Write out, word for word, only the data from its first line to the line containing "90 * number, side)".

==========

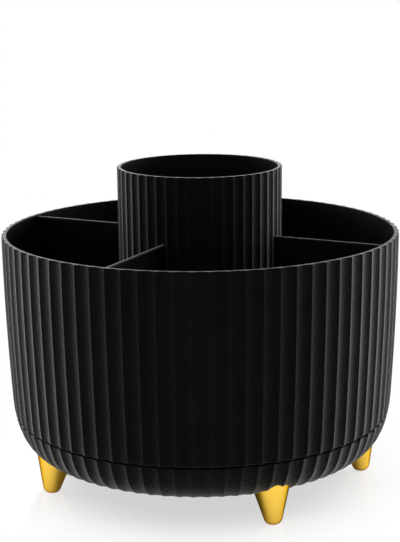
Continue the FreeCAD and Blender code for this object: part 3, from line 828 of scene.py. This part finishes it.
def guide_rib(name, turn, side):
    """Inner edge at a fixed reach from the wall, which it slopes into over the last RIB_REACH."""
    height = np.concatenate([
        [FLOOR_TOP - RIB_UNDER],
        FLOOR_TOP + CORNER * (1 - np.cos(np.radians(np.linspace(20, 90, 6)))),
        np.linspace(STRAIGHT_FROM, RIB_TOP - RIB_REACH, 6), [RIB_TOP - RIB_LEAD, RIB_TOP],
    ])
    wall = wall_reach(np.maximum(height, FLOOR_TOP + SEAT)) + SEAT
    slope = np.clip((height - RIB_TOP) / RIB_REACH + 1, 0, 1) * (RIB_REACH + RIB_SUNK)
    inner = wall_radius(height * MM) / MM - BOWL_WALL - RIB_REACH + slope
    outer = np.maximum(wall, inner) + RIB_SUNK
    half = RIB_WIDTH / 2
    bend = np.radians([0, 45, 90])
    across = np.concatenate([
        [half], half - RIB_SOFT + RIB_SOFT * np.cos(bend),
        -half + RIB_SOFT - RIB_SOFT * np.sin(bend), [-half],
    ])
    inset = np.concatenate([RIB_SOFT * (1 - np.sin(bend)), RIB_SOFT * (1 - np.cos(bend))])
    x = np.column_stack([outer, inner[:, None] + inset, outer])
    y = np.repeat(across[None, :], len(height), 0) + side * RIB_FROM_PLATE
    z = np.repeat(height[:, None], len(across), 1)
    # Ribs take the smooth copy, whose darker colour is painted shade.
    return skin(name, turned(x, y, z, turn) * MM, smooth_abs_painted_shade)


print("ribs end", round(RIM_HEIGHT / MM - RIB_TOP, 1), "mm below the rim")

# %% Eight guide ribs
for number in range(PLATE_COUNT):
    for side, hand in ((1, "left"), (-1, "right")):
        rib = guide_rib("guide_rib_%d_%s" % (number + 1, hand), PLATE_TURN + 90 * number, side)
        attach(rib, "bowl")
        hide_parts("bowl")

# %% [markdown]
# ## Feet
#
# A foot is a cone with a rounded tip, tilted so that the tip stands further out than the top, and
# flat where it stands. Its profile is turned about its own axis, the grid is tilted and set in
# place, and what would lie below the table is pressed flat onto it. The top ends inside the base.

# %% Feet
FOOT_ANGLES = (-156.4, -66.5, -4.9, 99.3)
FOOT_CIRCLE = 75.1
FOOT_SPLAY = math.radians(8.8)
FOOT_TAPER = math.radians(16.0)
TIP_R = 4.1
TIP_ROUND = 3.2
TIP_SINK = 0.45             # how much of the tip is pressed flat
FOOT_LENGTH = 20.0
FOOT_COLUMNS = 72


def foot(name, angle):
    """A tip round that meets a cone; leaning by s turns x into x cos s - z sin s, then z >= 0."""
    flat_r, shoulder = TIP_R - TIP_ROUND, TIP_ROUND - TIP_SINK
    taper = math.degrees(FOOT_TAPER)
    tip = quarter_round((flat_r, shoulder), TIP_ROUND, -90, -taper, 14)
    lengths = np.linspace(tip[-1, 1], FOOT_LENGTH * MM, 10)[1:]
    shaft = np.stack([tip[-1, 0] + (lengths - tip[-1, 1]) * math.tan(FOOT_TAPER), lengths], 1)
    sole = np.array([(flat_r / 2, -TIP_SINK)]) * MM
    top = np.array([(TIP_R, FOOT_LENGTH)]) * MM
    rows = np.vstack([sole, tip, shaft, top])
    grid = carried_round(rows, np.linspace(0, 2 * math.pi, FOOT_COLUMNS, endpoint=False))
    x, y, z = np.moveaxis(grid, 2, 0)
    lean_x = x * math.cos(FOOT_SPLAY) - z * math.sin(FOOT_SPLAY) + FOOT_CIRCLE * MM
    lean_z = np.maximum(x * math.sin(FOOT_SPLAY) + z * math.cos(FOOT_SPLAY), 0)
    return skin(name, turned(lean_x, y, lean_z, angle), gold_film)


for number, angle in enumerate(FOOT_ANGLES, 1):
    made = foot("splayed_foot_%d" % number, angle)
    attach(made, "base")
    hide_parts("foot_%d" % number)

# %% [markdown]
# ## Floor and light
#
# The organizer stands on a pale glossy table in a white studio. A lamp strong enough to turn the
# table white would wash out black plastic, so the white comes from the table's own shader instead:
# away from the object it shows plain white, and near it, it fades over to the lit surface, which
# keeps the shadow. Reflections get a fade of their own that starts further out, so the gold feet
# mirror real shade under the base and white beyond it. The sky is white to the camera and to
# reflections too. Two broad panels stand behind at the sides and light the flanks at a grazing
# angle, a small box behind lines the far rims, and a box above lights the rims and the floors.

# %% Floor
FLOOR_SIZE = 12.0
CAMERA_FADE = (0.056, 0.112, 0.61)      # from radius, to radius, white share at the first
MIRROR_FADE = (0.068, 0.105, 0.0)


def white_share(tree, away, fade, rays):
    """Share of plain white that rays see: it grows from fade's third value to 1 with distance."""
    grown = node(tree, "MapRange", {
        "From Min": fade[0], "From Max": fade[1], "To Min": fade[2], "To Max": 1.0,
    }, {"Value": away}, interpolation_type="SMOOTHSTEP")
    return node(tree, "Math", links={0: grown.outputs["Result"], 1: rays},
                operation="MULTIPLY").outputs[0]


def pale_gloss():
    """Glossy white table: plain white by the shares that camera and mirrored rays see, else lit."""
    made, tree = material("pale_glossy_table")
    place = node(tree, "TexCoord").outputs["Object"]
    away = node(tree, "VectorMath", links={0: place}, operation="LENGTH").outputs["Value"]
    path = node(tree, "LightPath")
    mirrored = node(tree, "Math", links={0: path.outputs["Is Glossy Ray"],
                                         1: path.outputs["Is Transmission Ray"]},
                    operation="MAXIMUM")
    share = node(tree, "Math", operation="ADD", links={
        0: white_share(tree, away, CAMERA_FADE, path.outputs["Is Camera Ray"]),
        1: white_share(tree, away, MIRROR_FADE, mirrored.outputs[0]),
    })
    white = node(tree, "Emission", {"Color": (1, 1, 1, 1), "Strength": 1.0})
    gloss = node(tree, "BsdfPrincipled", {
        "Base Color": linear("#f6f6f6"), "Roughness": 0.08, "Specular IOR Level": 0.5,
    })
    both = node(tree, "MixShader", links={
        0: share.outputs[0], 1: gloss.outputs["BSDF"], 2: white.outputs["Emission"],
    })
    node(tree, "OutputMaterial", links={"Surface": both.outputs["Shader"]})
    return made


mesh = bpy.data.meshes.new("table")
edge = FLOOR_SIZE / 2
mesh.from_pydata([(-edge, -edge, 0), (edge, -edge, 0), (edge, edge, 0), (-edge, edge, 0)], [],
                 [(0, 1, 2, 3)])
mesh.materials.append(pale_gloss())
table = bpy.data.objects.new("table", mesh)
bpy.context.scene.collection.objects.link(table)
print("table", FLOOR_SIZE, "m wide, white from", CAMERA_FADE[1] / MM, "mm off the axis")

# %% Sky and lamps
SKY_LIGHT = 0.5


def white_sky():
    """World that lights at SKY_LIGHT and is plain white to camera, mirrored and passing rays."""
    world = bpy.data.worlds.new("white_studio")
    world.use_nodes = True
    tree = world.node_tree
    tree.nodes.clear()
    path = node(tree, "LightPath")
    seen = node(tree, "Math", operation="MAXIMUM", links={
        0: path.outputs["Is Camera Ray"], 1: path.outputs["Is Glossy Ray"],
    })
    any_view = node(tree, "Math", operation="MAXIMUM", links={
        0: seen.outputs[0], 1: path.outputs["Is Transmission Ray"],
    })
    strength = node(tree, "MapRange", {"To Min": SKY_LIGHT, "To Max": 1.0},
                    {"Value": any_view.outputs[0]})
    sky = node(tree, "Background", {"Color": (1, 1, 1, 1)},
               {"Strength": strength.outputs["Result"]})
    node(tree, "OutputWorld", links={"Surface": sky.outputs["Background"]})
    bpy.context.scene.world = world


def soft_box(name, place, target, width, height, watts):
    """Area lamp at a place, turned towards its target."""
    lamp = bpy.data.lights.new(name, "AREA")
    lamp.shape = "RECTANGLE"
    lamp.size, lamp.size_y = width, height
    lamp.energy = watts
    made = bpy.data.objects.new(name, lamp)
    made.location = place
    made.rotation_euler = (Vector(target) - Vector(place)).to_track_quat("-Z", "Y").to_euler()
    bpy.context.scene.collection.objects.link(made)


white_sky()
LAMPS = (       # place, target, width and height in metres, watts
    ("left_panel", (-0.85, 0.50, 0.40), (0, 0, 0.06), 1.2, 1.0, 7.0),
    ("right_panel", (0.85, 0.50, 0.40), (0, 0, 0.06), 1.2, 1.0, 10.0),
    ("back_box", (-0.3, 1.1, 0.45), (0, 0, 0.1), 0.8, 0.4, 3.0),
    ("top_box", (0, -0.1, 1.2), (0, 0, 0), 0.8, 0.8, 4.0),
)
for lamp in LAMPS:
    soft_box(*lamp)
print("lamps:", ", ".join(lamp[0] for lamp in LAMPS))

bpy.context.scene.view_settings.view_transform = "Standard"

==========

EXERCISE OUTPUT:
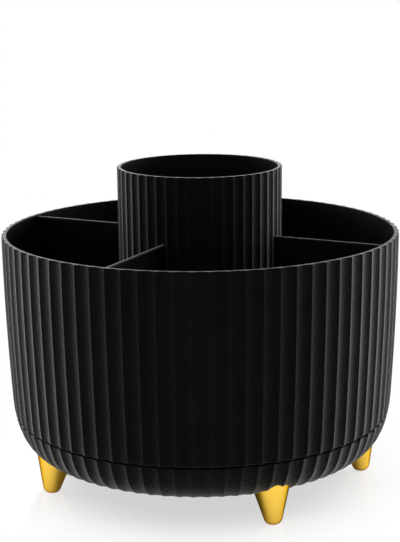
Continue the FreeCAD and Blender code for this object: part 3, from line 828 of scene.py. This part finishes it.
def guide_rib(name, turn, side):
    """Inner edge at a fixed reach from the wall, which it slopes into over the last RIB_REACH."""
    height = np.concatenate([
        [FLOOR_TOP - RIB_UNDER],
        FLOOR_TOP + CORNER * (1 - np.cos(np.radians(np.linspace(20, 90, 6)))),
        np.linspace(STRAIGHT_FROM, RIB_TOP - RIB_REACH, 6), [RIB_TOP - RIB_LEAD, RIB_TOP],
    ])
    wall = wall_reach(np.maximum(height, FLOOR_TOP + SEAT)) + SEAT
    slope = np.clip((height - RIB_TOP) / RIB_REACH + 1, 0, 1) * (RIB_REACH + RIB_SUNK)
    inner = wall_radius(height * MM) / MM - BOWL_WALL - RIB_REACH + slope
    outer = np.maximum(wall, inner) + RIB_SUNK
    half = RIB_WIDTH / 2
    bend = np.radians([0, 45, 90])
    across = np.concatenate([
        [half], half - RIB_SOFT + RIB_SOFT * np.cos(bend),
        -half + RIB_SOFT - RIB_SOFT * np.sin(bend), [-half],
    ])
    inset = np.concatenate([RIB_SOFT * (1 - np.sin(bend)), RIB_SOFT * (1 - np.cos(bend))])
    x = np.column_stack([outer, inner[:, None] + inset, outer])
    y = np.repeat(across[None, :], len(height), 0) + side * RIB_FROM_PLATE
    z = np.repeat(height[:, None], len(across), 1)
    # Ribs take the smooth copy, whose darker colour is painted shade.
    return skin(name, turned(x, y, z, turn) * MM, smooth_abs_painted_shade)


print("ribs end", round(RIM_HEIGHT / MM - RIB_TOP, 1), "mm below the rim")

# %% Eight guide ribs
for number in range(PLATE_COUNT):
    for side, hand in ((1, "left"), (-1, "right")):
        rib = guide_rib("guide_rib_%d_%s" % (number + 1, hand), PLATE_TURN + 90 * number, side)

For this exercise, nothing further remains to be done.